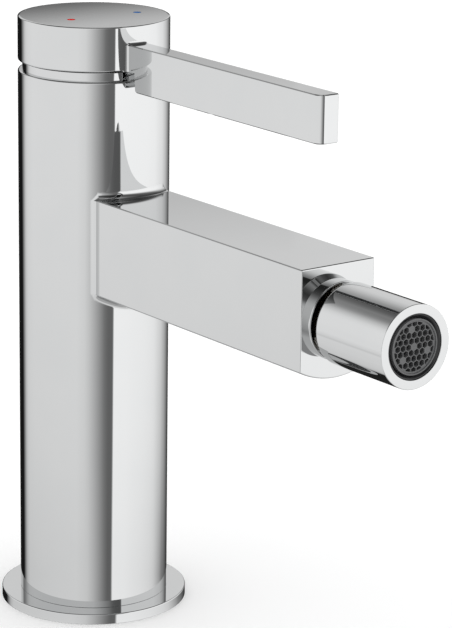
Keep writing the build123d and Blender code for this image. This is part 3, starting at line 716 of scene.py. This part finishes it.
# Nozzle collar. A turned brass band, chromed, let into the spout's end over the ball stud.
# It is dished in front, so that the nozzle's tapered rear can swing in it.
nozzle_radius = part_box("nozzle_housing")[1].x
collar_radius = collar_high.x
collar_band = spout_face - collar_low.y
collar_seat = 9.6 * mm
collar_lip_round = 0.22 * mm
ball_forward = 10.0 * mm
dish_radius = 13.2 * mm
stud_clearance = 6.35 * mm
thread_radius = 6.05 * mm
stud_seat = -2.0 * mm
dish_start = math.degrees(math.asin((collar_band - ball_forward) / dish_radius))
dish_end = -math.degrees(math.acos(stud_clearance / dish_radius))
collar_outline = [
    (thread_radius, -collar_recess_depth),
    (collar_seat, -collar_recess_depth),
    (collar_seat, 0),
    (collar_radius, 0),
    (collar_radius, collar_band),
]
collar_outline += arc((0, ball_forward), dish_radius, dish_start, dish_end, 10)
collar_outline += [(stud_clearance, stud_seat), (thread_radius, stud_seat)]
nozzle_centre = (0, spout_face, nozzle_height)
out_of_spout = Matrix.Translation(nozzle_centre) @ Matrix.Rotation(math.radians(90), 4, "X")
shape = turn(collar_outline, {4: collar_lip_round}, out_of_spout)
finish_piece(shape, "collar_ring", "body", "chrome", chrome, "nozzle_collar")
finish_nodes(rubber, "stud_seal")

# Ball joint. The stud and the retainer are turned brass, given a dark colour of painted shade where they
# show in the gap.
# The shell between ball and seat is a slippery white fluoropolymer, and an O-ring seals the ball.
# Both brass tones are darkened with painted shade, standing in for the gap's shadow, not the metal's own
# colour.
brass_shadow = (0.09, 0.075, 0.05)
brass_shadow_light = (0.15, 0.125, 0.085)
nozzle_brass_painted_shade = machine("nozzle_brass_painted_shade", brass_shadow, brass_shadow_light, 0.22, 0.4, nozzle_centre, lengthwise)
liner_grey = (0.80, 0.80, 0.79)
liner_white = (0.88, 0.88, 0.87)
liner = mould("fluoropolymer", liner_grey, liner_white, 0.4, 0.55, fine=1200.0, strength=0.04)
finish_nodes(nozzle_brass_painted_shade, "ball_stud", "ball_retainer")
finish_nodes(liner, "ball_liner")
finish_nodes(rubber, "ball_seal")

# Nozzle. A turned brass barrel, chromed, whose rear tapers in towards the collar.
# The ball's seat is bored from behind, and the aerator screws into its open mouth.
housing_low, housing_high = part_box("nozzle_housing")
nozzle_front = spout_face - housing_low.y
nozzle_rear = spout_face - housing_high.y
nozzle_bore = 9.25 * mm
rear_edge = 9.6 * mm
taper_length = 2.57 * mm
mouth_bore = 8.83 * mm
mouth_ledge = 18.95 * mm
seat_behind = 1.2 * mm
seat_ahead = 4.2 * mm
seat_rear = ball_forward + seat_behind
seat_front = ball_forward + seat_ahead
seat_sphere = 7.6 * mm
pocket_radius = 5.58 * mm
pocket_front = 15.75 * mm
throat_radius = 4.4 * mm
throat_front = 16.75 * mm
funnel_radius = 6.23 * mm
front_round = 0.2 * mm
mouth_round = 0.15 * mm
taper_round = 0.25 * mm
seat_start = math.degrees(math.asin((seat_front - ball_forward) / seat_sphere))
seat_end = math.degrees(math.asin((seat_rear - ball_forward) / seat_sphere))
barrel_outline = [(nozzle_radius, nozzle_front), (mouth_bore, nozzle_front)]
barrel_outline += [
    (mouth_bore, mouth_ledge),
    (funnel_radius, mouth_ledge),
    (throat_radius, throat_front),
    (throat_radius, pocket_front),
    (pocket_radius, pocket_front),
    (pocket_radius, seat_front),
]
barrel_outline += arc((0, ball_forward), seat_sphere, seat_start, seat_end, 8)
barrel_outline += [
    (nozzle_bore, seat_rear),
    (nozzle_bore, nozzle_rear),
    (rear_edge, nozzle_rear),
    (nozzle_radius, nozzle_rear + taper_length),
]
rear_corner = len(barrel_outline) - 1
barrel_rounds = {0: front_round, 1: mouth_round, rear_corner: taper_round}
shape = turn(barrel_outline, barrel_rounds, out_of_spout)
finish_piece(shape, "nozzle_barrel", "nozzle", "chrome", chrome, "nozzle_housing")

# Aerator. A black moulded case screwed into the nozzle's mouth on a rubber washer, with an
# acetal flow core behind and a dark grey moulded honeycomb in front.
finish_nodes(rubber, "aerator_washer")
finish_nodes(acetal, "aerator_core")
case_dark = (0.006, 0.006, 0.007)
case_light = (0.014, 0.014, 0.015)
case_black = mould("black_moulding", case_dark, case_light, 0.28, 0.4, fine=1800.0, strength=0.08)
case_low, case_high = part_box("aerator_case")
case_front = spout_face - case_low.y
case_rear = spout_face - case_high.y
case_radius = case_high.x
case_bore = 6.55 * mm
case_rim = 0.25 * mm
case_slope = 0.9 * mm
case_edge_round = 0.08 * mm
case_rim_round = 0.1 * mm
grille_seat = 7.55 * mm
grille_gap = 0.05 * mm
grille_rear = spout_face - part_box("aerator_grille")[1].y
case_outline = [
    (case_bore, case_rear),
    (case_radius, case_rear),
    (case_radius, case_front),
    (case_radius - case_rim, case_front),
    (grille_seat, case_front - case_slope),
    (grille_seat, grille_rear - grille_gap),
    (case_bore, grille_rear - grille_gap),
]
shape = turn(case_outline, {2: case_edge_round, 3: case_rim_round}, out_of_spout)
finish_piece(shape, "aerator_ring", "nozzle", "aerator_black", case_black, "aerator_case")
grille_dark = (0.078, 0.079, 0.081)
grille_light = (0.106, 0.107, 0.109)
grille_grey = mould("grey_moulding", grille_dark, grille_light, 0.34, 0.5, fine=1800.0, strength=0.08)
finish_nodes(grille_grey, "aerator_grille")

# Studio floor: a wide pale sheet, matt painted, which the mixer stands on.
# The chrome doesn't mirror it, because the light's pattern below holds the floor's glow.
floor_radius = 4.0
floor_white = (0.93, 0.93, 0.93, 1)
floor_shape = bmesh.new()
bmesh.ops.create_circle(floor_shape, cap_ends=True, segments=64, radius=floor_radius)
floor_mesh = bpy.data.meshes.new("floor")
floor_shape.to_mesh(floor_mesh)
floor_shape.free()
floor = bpy.data.objects.new("floor", floor_mesh)
bpy.context.scene.collection.objects.link(floor)
floor.visible_glossy = False
floor_paint, tree, shader, place = new_material("floor_paint", Roughness=0.8, Specular_IOR_Level=0.1)
shader.inputs["Base Color"].default_value = floor_white
floor_mesh.materials.append(floor_paint)

# Studio light: an even white all round for matt surfaces, and soft panels, walls and a dark
# ceiling that only mirror reflections see. Azimuth runs from +Y towards +X, in degrees.
world = bpy.data.worlds.new("studio")
bpy.context.scene.world = world
world.use_nodes = True
tree = world.node_tree
tree.nodes.clear()
way = add(tree, "ShaderNodeTexCoord").outputs["Generated"]
direction = add(tree, "ShaderNodeSeparateXYZ", {0: way})


def maths(operation, first, second=0.0):
    return add(tree, "ShaderNodeMath", {0: first, 1: second}, operation=operation).outputs[0]


turns = maths("DIVIDE", maths("ARCTAN2", direction.outputs["X"], direction.outputs["Y"]), math.tau)
height = maths("DIVIDE", maths("ARCSINE", direction.outputs["Z"]), math.radians(1))


def ramp(value, stops, low, high, brightest=2.0):
    """A curve of (place, level) stops over a range, with levels up to the brightest."""
    share = add(tree, "ShaderNodeMapRange", {"Value": value, "From Min": low, "From Max": high})
    node = add(tree, "ShaderNodeValToRGB", {0: share.outputs["Result"]})
    elements = node.color_ramp.elements
    while len(elements) > 1:
        elements.remove(elements[-1])
    for count, (place, level) in enumerate(stops):
        at = (place - low) / (high - low)
        stop = elements[0] if count == 0 else elements.new(at)
        stop.position = at
        grey = level / brightest
        stop.color = (grey, grey, grey, 1)
    return maths("MULTIPLY", node.outputs["Color"], brightest)


def blend(share, first, second):
    return add(tree, "ShaderNodeMix", {0: share, 2: first, 3: second}, data_type="FLOAT").outputs[0]


# The front panel's edge slants with height, about a level below the eye
slant_level = 15.0
azimuth = maths("MULTIPLY", maths("FRACT", turns), 360.0)
slant = ramp(azimuth, [(0, 0), (90, 0), (140, 0.37), (220, 0.37), (290, 0), (360, 0)], 0, 360)
slanted = maths("ADD", azimuth, maths("MULTIPLY", maths("ADD", height, slant_level), slant))

# Walls at eye height and lower down, and the floor's glow under them
walls = ramp(
    slanted,
    [
        (0, 0.01), (37, 0.02), (47, 0.06), (56, 0.15), (65, 0.44), (75, 0.85), (87, 1.22),
        (108, 1.47), (127, 1.52), (182.8, 1.54), (184.3, 0.2), (193, 0.21), (198, 0.26), (202, 0.38),
        (211, 0.63), (220, 0.9), (228, 1.11), (240, 1.19), (320, 1.19), (332, 1.13), (338, 1.06),
        (343, 0.87), (348, 0.47), (352.7, 0.18), (356, 0.02), (360, 0.01),
    ],
    0, 360,
)
low_walls = ramp(
    slanted,
    [
        (0, 0.01), (37, 0.02), (56, 0.05), (80, 0.2), (94, 0.58), (106, 0.92), (116, 1.07),
        (134, 1.2), (149, 1.27), (163, 1.34), (183.5, 1.36), (185, 0.19), (191, 0.19), (195, 0.27),
        (204.5, 0.52), (213, 0.75), (222, 0.94), (240, 1.02), (270, 1.0), (301, 0.96), (335, 0.88),
        (343, 0.68), (348, 0.42), (352.7, 0.15), (356, 0.02), (360, 0.01),
    ],
    0, 360,
)
floor_glow = ramp(
    azimuth,
    [
        (0, 0.02), (36, 0.02), (40, 0.8), (60, 1.0), (332, 1.05), (339, 1.0), (347, 0.95),
        (355, 0.8), (358.5, 0.1), (360, 0.02),
    ],
    0, 360,
)
sinking = ramp(
    height,
    [(-90, 0.3), (-23, 0.3), (-20.6, 0.9), (-18, 0.42), (-12, 0.0), (90, 0.0)],
    -90, 90,
)
underneath = ramp(height, [(-90, 1.0), (-34, 1.0), (-25, 0.0), (90, 0.0)], -90, 90)
around = blend(underneath, blend(sinking, walls, low_walls), floor_glow)

# The walls darken towards the ceiling
lid = ramp(
    height,
    [
        (-90, 0.6), (-56, 0.6), (-48, 1.0), (-5, 1.0), (3, 1.02), (19, 1.03), (22, 1.0), (25, 0.95),
        (28, 0.83), (30.5, 0.72), (33, 0.56), (35.2, 0.42), (37.2, 0.3), (39, 0.2), (45, 0.12),
        (54, 0.07), (64, 0.14), (76, 0.42), (90, 0.5),
    ],
    -90, 90,
)
around = maths("MULTIPLY", around, lid)

# Behind the mixer the wall's lower edge runs aslant, with a step, and brightens upwards
tilt_turn = 34 / 360
tilt_rise = 32.4
step_rise = 6.0
rear = ramp(
    azimuth,
    [(0, 0.4), (2, 0.4), (6, 1), (47, 1), (52, 0), (336, 0), (346, 0.4), (360, 0.4)],
    0, 360,
)
tilt = maths("MULTIPLY", maths("SUBTRACT", turns, tilt_turn), tilt_rise)
stepped = ramp(azimuth, [(0, 0), (38.5, 0), (41.5, 1), (47, 1), (52, 0), (360, 0)], 0, 360)
tilted = maths("ADD", maths("ADD", height, tilt), maths("MULTIPLY", stepped, step_rise))
lift = ramp(tilted, [(-90, 0), (8.9, 0.0), (9.2, 1.0), (90, 1)], -90, 90)
just_above = ramp(
    tilted,
    [
        (9, 0.18), (9.5, 0.2), (9.56, 0.26), (9.78, 0.5), (9.97, 0.665), (10.3, 0.64), (10.6, 0.6),
        (11.0, 0.66), (11.6, 0.77), (13.3, 0.7), (13.75, 0.77), (14.2, 0.83), (14.7, 0.88), (16, 0.9),
    ],
    9, 16,
)
far_above = ramp(
    tilted,
    [
        (16, 1.0), (22, 1.07), (25.5, 1.07), (28.1, 1.03), (30.5, 0.97), (32.7, 0.905), (34.5, 0.8),
        (36.2, 0.71), (38.4, 0.51), (42, 0.22), (48, 0.1), (54, 0.08), (64, 0.16), (76, 0.45), (90, 0.55),
    ],
    16, 90,
)
above = maths("MULTIPLY", just_above, far_above)
level = blend(maths("MULTIPLY", rear, lift), around, above)

# A dark slit between two ceiling panels draws the thin line along the nozzle
slit_across = ramp(azimuth, [(0, 1), (1.8, 1), (2.8, 0.0), (7.4, 0.0), (8.4, 1), (360, 1)], 0, 360)
slit_high = ramp(height, [(-90, 0), (24, 0), (27, 1), (60, 1), (90, 1)], -90, 90)
level = maths("MULTIPLY", level, blend(slit_high, 1.0, slit_across))

# Mirror reflections see the pattern, and everything else sees the even white
even_strength = 1.2
pattern = add(tree, "ShaderNodeBackground", {"Color": (1, 1, 1, 1), "Strength": level})
white = add(tree, "ShaderNodeBackground", {"Color": (1, 1, 1, 1), "Strength": even_strength})
ray = add(tree, "ShaderNodeLightPath")
both = add(
    tree, "ShaderNodeMixShader",
    {0: ray.outputs["Is Glossy Ray"], 1: white.outputs[0], 2: pattern.outputs[0]},
)
add(tree, "ShaderNodeOutputWorld", {"Surface": both.outputs[0]})

# Camera, at the photograph's angle: its place, its turn about Z, its drop and its slight roll
camera_place = (-0.48125, -0.70947, 0.32383)
camera_turn = math.radians(-36.761)
camera_drop = math.radians(15.410)
camera_roll = math.radians(0.7155)
camera_data = bpy.data.cameras.new("camera")
camera_data.lens = 172.3
camera = bpy.data.objects.new("camera", camera_data)
bpy.context.scene.collection.objects.link(camera)
bpy.context.scene.camera = camera
camera.matrix_world = (
    Matrix.Translation(camera_place)
    @ Matrix.Rotation(camera_turn, 4, "Z")
    @ Matrix.Rotation(math.radians(90) - camera_drop, 4, "X")
    @ Matrix.Rotation(camera_roll, 4, "Z")
)
bpy.context.scene.view_settings.view_transform = "Standard"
++++++++++++++++++++
**OBJECTIVE:** Track down all lines above with the string "scene" and copy them.

**REPLY:**
Keep writing the build123d and Blender code for this image. This is part 3, starting at line 716 of scene.py. This part finishes it.
bpy.context.scene.collection.objects.link(floor)
bpy.context.scene.world = world
bpy.context.scene.collection.objects.link(camera)
bpy.context.scene.camera = camera
bpy.context.scene.view_settings.view_transform = "Standard"